> _TASK GOAL_: Repeat the entire listing exactly.

[Start DATA LINES]

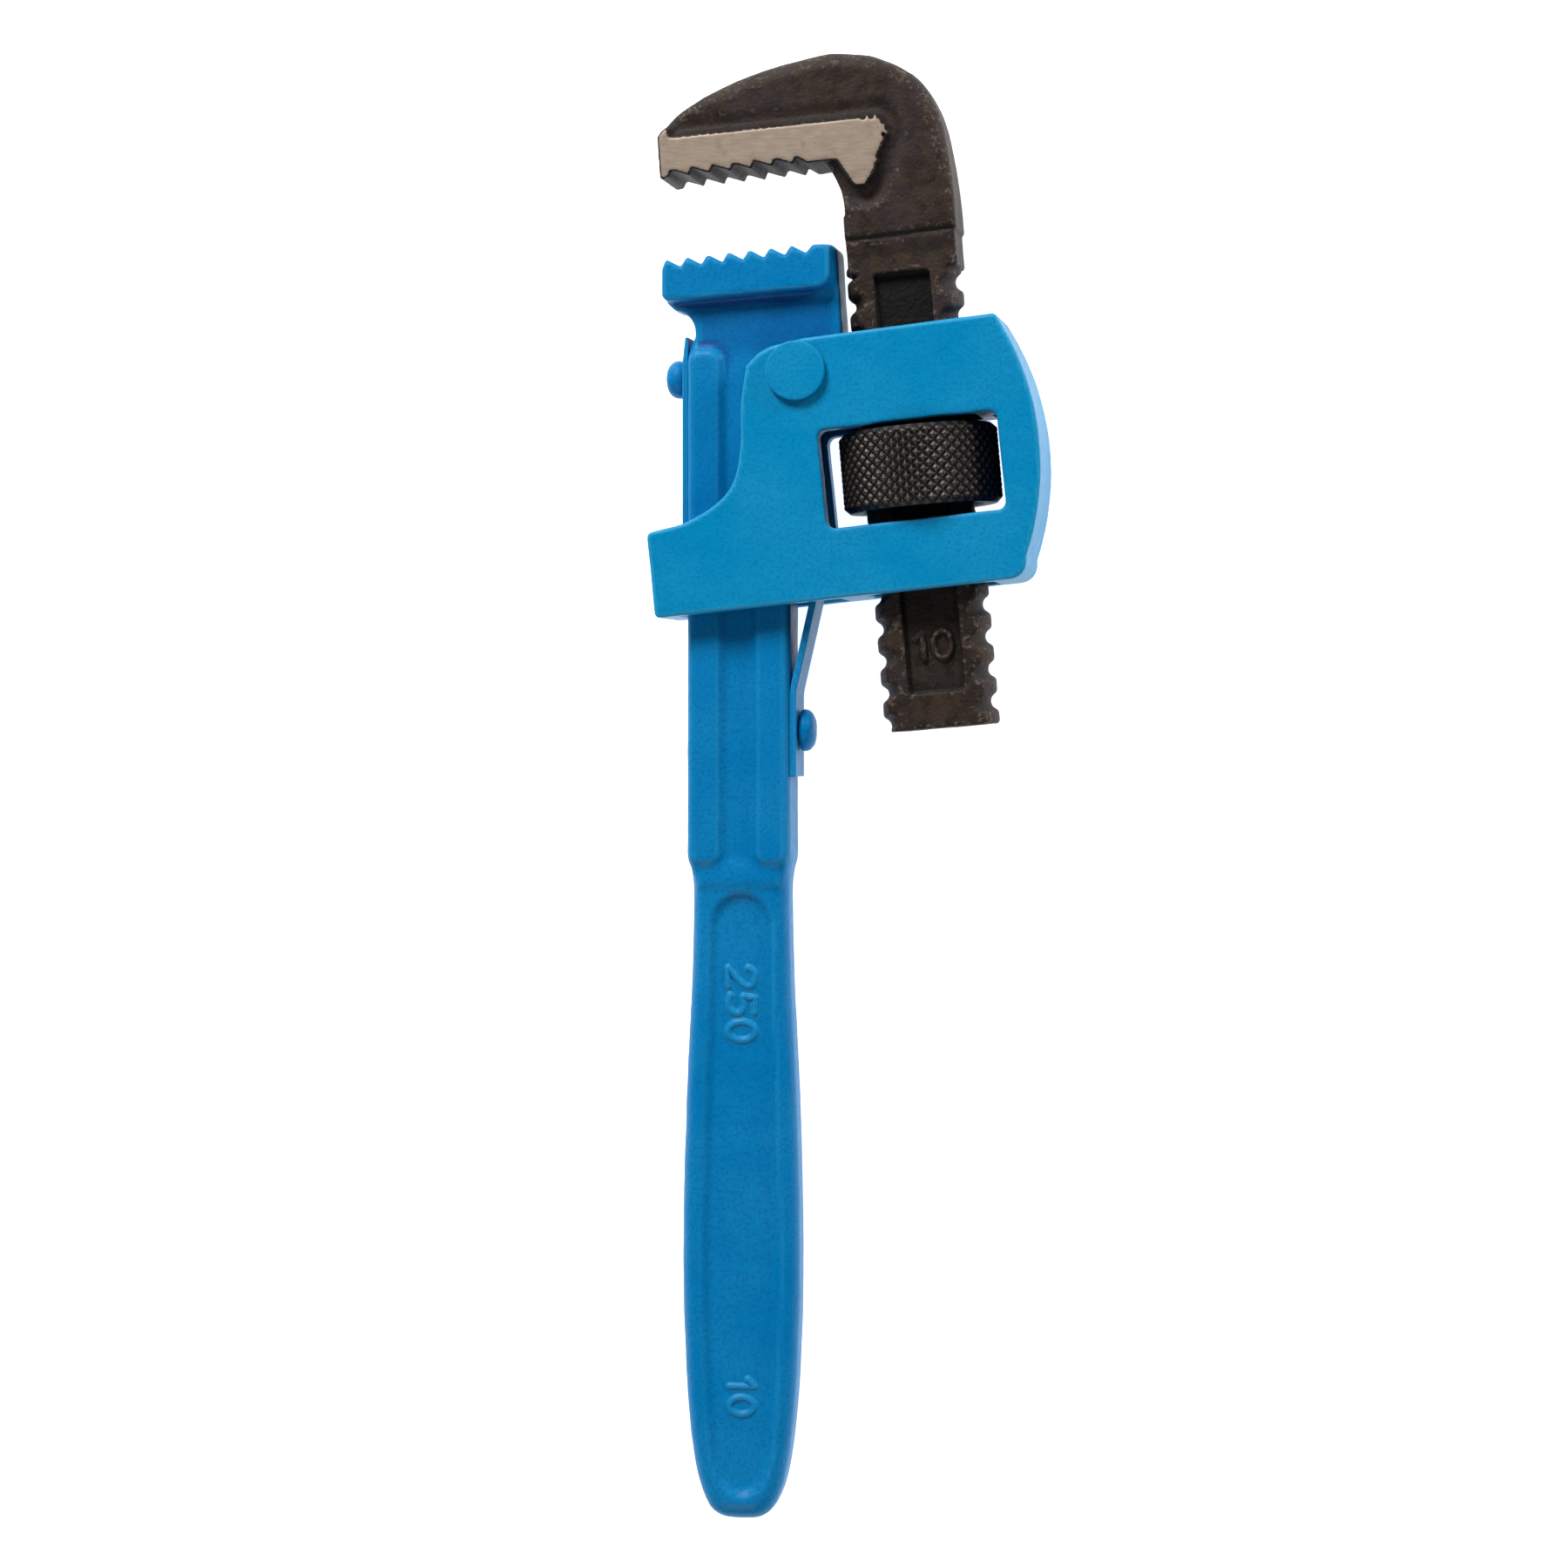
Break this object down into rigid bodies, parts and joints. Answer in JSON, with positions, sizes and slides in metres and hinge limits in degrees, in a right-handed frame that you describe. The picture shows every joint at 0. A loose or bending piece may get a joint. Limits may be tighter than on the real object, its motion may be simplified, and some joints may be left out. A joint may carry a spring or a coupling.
{
  "type": "pipe wrench",
  "caption": "Adjustable pipe wrench: a sprung frame on a straight handle with a fixed toothed heel jaw, and a hook jaw on a threaded rack moved by a knurled nut.",
  "frame": {"origin": "bottom centre of the bounding box, with the wrench lying on its side", "axes": "+Y along the handle towards the jaws, +X towards the hook jaw's shank, +Z across the flats"},
  "size_m": [0.0682, 0.2546, 0.0272],
  "materials": {
    "blue_enamel": "satin enamel over forged steel",
    "forged_scale": "dark forging scale, with bright ground jaw faces",
    "black_oxide": "black oxide, knurled"
  },
  "bodies": {
    "handle": {"handle": "blue_enamel", "back_spring": "blue_enamel", "back_spring_rivet": "blue_enamel", "front_spring": "blue_enamel", "front_spring_rivet": "blue_enamel"},
    "frame": {"frame": "blue_enamel", "frame_pin": "blue_enamel"},
    "hook_jaw": {"hook_jaw": "forged_scale"},
    "adjusting_nut": {"adjusting_nut": "black_oxide"}
  },
  "joints": [
    {"name": "frame_pivot", "type": "hinge", "parent": "handle", "child": "frame", "pos_m": [-0.00806, 0.07199, 0.0136], "axis": [0, 0, 1], "range_deg": [-8, 1], "stiffness_Nm_per_rad": 0.5, "deforming": ["front_spring", "back_spring"]},
    {"name": "hook_slide", "type": "slide", "parent": "frame", "child": "hook_jaw", "axis": [-0.0854, 0.9963, 0], "range_m": [-0.0125, 0.022]},
    {"name": "nut_spin", "type": "hinge", "parent": "frame", "child": "adjusting_nut", "pos_m": [0.01231, 0.05562, 0.0136], "axis": [-0.0854, 0.9963, 0], "range_deg": [-1420, 810]}
  ],
  "couplings": [
    {"joint": "nut_spin", "follows": "hook_slide", "rad_per_m": -1122}
  ]
}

[End DATA LINES]

> _THE ANSWER_:
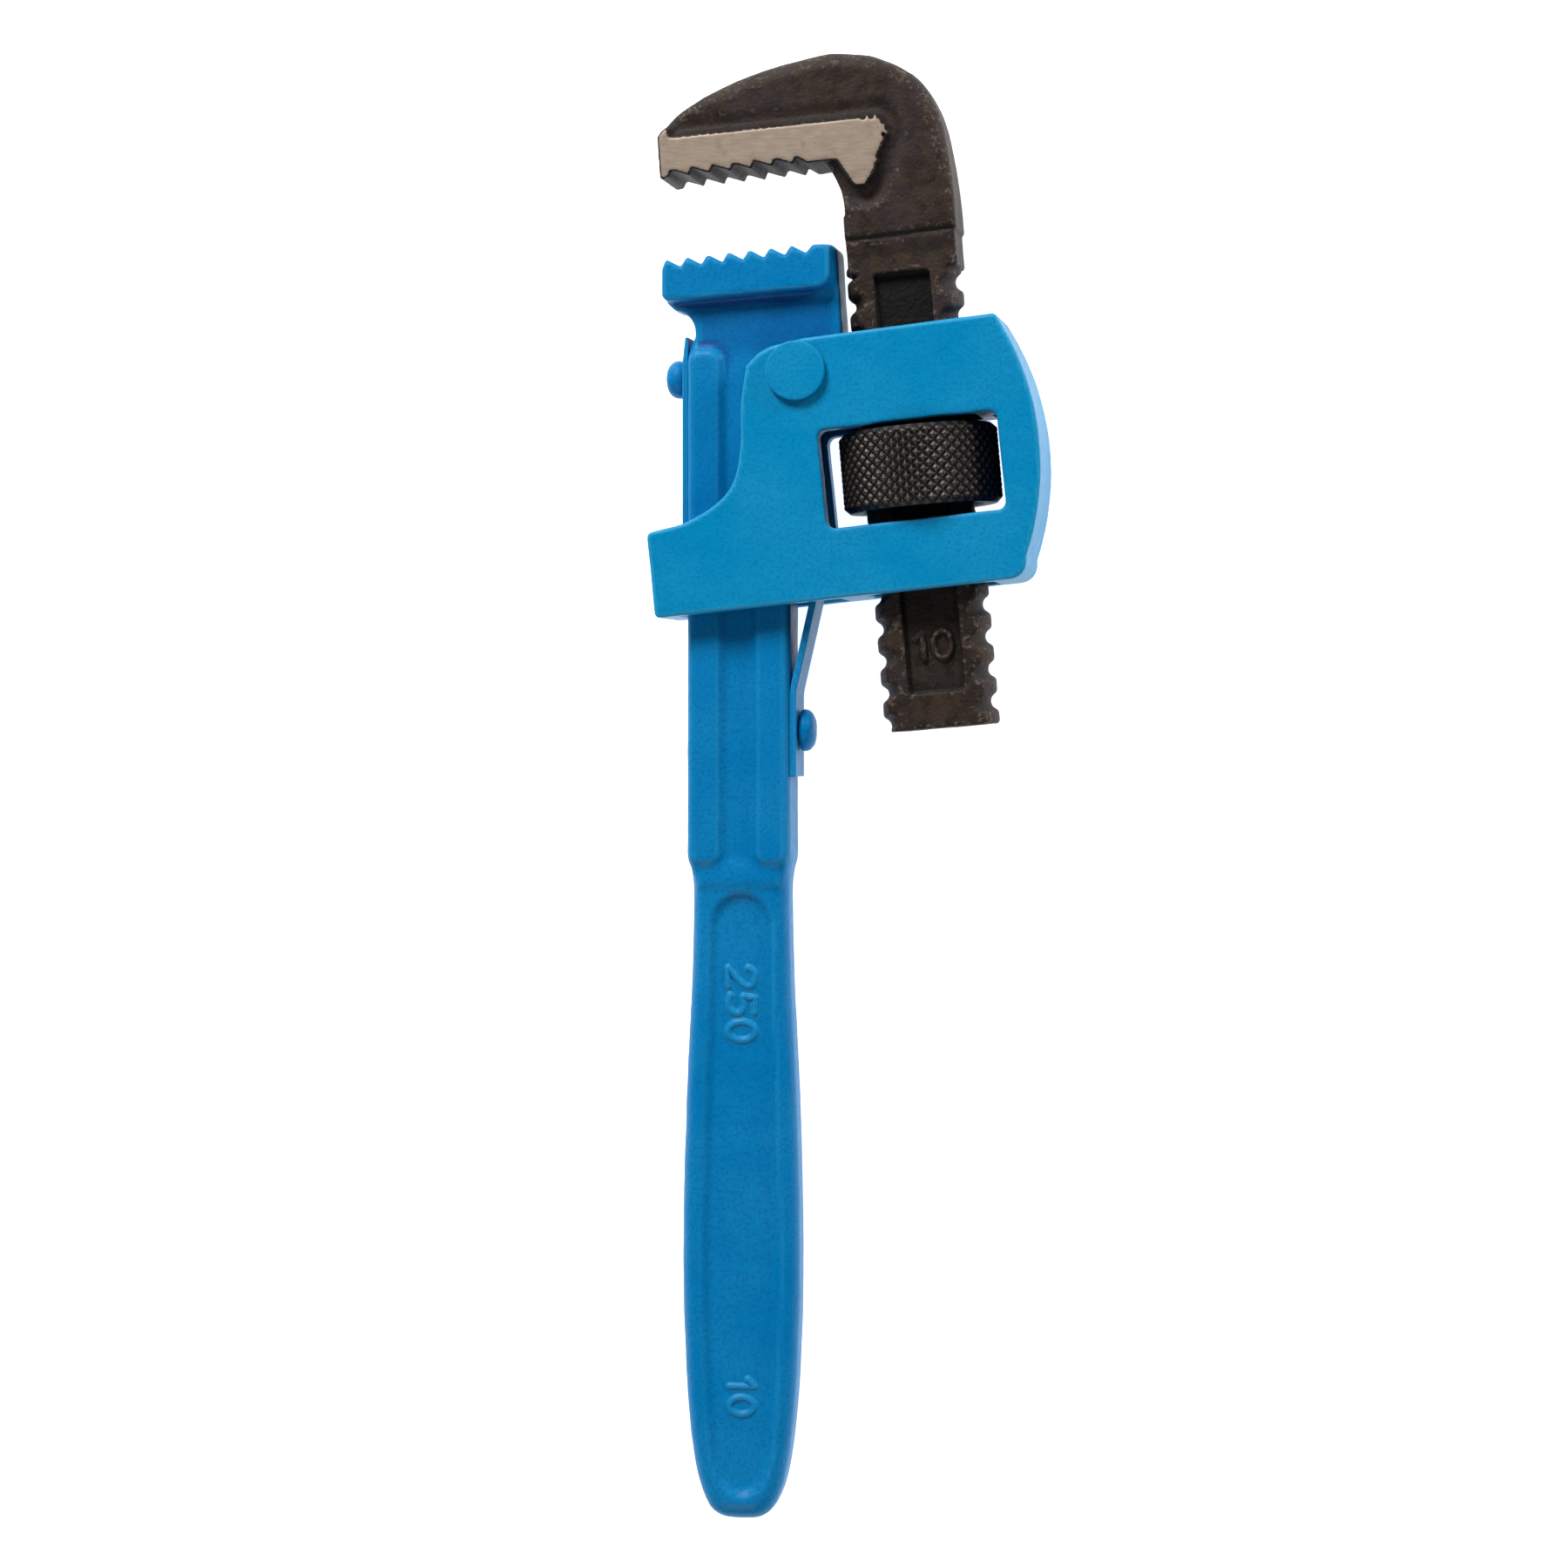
Break this object down into rigid bodies, parts and joints. Answer in JSON, with positions, sizes and slides in metres and hinge limits in degrees, in a right-handed frame that you describe. The picture shows every joint at 0. A loose or bending piece may get a joint. Limits may be tighter than on the real object, its motion may be simplified, and some joints may be left out. A joint may carry a spring or a coupling.
{
  "type": "pipe wrench",
  "caption": "Adjustable pipe wrench: a sprung frame on a straight handle with a fixed toothed heel jaw, and a hook jaw on a threaded rack moved by a knurled nut.",
  "frame": {"origin": "bottom centre of the bounding box, with the wrench lying on its side", "axes": "+Y along the handle towards the jaws, +X towards the hook jaw's shank, +Z across the flats"},
  "size_m": [0.0682, 0.2546, 0.0272],
  "materials": {
    "blue_enamel": "satin enamel over forged steel",
    "forged_scale": "dark forging scale, with bright ground jaw faces",
    "black_oxide": "black oxide, knurled"
  },
  "bodies": {
    "handle": {"handle": "blue_enamel", "back_spring": "blue_enamel", "back_spring_rivet": "blue_enamel", "front_spring": "blue_enamel", "front_spring_rivet": "blue_enamel"},
    "frame": {"frame": "blue_enamel", "frame_pin": "blue_enamel"},
    "hook_jaw": {"hook_jaw": "forged_scale"},
    "adjusting_nut": {"adjusting_nut": "black_oxide"}
  },
  "joints": [
    {"name": "frame_pivot", "type": "hinge", "parent": "handle", "child": "frame", "pos_m": [-0.00806, 0.07199, 0.0136], "axis": [0, 0, 1], "range_deg": [-8, 1], "stiffness_Nm_per_rad": 0.5, "deforming": ["front_spring", "back_spring"]},
    {"name": "hook_slide", "type": "slide", "parent": "frame", "child": "hook_jaw", "axis": [-0.0854, 0.9963, 0], "range_m": [-0.0125, 0.022]},
    {"name": "nut_spin", "type": "hinge", "parent": "frame", "child": "adjusting_nut", "pos_m": [0.01231, 0.05562, 0.0136], "axis": [-0.0854, 0.9963, 0], "range_deg": [-1420, 810]}
  ],
  "couplings": [
    {"joint": "nut_spin", "follows": "hook_slide", "rad_per_m": -1122}
  ]
}